EXERCISE BRIEF »
In the listing below, find the line with "sizes, from the CAD", then repeat exactly every line from the top through that one.

RECORDS TO USE »
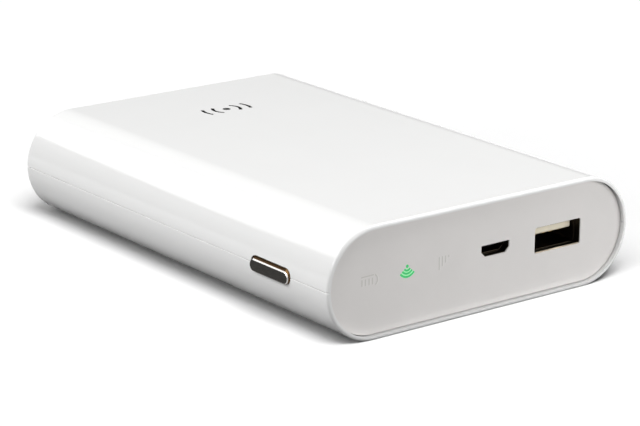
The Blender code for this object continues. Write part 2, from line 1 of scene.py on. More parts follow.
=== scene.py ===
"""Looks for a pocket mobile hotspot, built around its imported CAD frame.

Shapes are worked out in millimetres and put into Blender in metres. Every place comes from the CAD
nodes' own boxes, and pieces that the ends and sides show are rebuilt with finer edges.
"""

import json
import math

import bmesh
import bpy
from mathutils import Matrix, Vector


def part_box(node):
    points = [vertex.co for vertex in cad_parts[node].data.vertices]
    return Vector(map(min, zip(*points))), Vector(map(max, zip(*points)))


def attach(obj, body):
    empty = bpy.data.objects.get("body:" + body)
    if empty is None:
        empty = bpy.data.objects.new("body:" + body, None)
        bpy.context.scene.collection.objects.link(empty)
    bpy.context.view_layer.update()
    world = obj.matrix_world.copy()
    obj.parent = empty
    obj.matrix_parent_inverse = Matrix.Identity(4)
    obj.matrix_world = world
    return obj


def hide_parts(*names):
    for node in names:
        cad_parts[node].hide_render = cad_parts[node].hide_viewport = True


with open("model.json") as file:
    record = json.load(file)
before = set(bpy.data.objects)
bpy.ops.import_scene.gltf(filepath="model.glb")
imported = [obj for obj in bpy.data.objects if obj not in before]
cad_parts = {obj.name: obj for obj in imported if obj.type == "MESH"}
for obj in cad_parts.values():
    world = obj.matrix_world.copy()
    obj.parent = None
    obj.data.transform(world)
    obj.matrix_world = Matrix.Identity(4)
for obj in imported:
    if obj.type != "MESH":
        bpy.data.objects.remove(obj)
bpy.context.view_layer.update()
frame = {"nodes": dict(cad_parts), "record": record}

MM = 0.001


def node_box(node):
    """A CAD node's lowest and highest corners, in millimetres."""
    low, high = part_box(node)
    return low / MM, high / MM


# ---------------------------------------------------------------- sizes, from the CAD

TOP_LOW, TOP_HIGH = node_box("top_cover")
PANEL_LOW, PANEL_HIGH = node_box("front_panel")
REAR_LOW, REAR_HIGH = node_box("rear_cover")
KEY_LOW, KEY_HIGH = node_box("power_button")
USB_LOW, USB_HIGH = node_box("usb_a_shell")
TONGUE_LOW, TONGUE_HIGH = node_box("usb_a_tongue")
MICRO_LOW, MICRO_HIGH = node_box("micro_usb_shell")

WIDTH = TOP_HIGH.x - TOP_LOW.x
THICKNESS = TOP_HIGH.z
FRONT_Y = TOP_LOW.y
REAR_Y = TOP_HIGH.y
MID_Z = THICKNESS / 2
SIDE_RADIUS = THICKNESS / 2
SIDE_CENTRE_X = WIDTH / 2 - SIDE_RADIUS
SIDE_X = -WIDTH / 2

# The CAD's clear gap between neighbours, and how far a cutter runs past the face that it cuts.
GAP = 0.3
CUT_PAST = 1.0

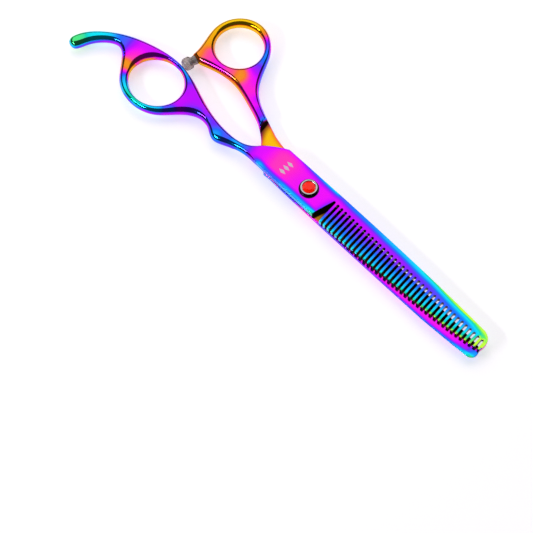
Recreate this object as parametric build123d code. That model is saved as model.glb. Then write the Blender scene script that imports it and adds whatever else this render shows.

EXERCISE SOLUTION »
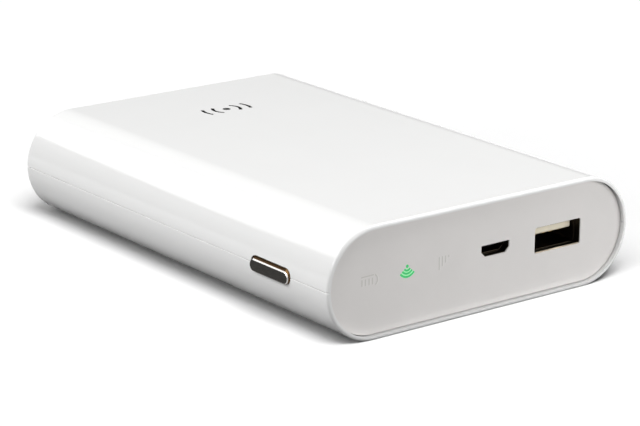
The Blender code for this object continues. Write part 2, from line 1 of scene.py on. More parts follow.
=== scene.py ===
"""Looks for a pocket mobile hotspot, built around its imported CAD frame.

Shapes are worked out in millimetres and put into Blender in metres. Every place comes from the CAD
nodes' own boxes, and pieces that the ends and sides show are rebuilt with finer edges.
"""

import json
import math

import bmesh
import bpy
from mathutils import Matrix, Vector


def part_box(node):
    points = [vertex.co for vertex in cad_parts[node].data.vertices]
    return Vector(map(min, zip(*points))), Vector(map(max, zip(*points)))


def attach(obj, body):
    empty = bpy.data.objects.get("body:" + body)
    if empty is None:
        empty = bpy.data.objects.new("body:" + body, None)
        bpy.context.scene.collection.objects.link(empty)
    bpy.context.view_layer.update()
    world = obj.matrix_world.copy()
    obj.parent = empty
    obj.matrix_parent_inverse = Matrix.Identity(4)
    obj.matrix_world = world
    return obj


def hide_parts(*names):
    for node in names:
        cad_parts[node].hide_render = cad_parts[node].hide_viewport = True


with open("model.json") as file:
    record = json.load(file)
before = set(bpy.data.objects)
bpy.ops.import_scene.gltf(filepath="model.glb")
imported = [obj for obj in bpy.data.objects if obj not in before]
cad_parts = {obj.name: obj for obj in imported if obj.type == "MESH"}
for obj in cad_parts.values():
    world = obj.matrix_world.copy()
    obj.parent = None
    obj.data.transform(world)
    obj.matrix_world = Matrix.Identity(4)
for obj in imported:
    if obj.type != "MESH":
        bpy.data.objects.remove(obj)
bpy.context.view_layer.update()
frame = {"nodes": dict(cad_parts), "record": record}

MM = 0.001


def node_box(node):
    """A CAD node's lowest and highest corners, in millimetres."""
    low, high = part_box(node)
    return low / MM, high / MM


# ---------------------------------------------------------------- sizes, from the CAD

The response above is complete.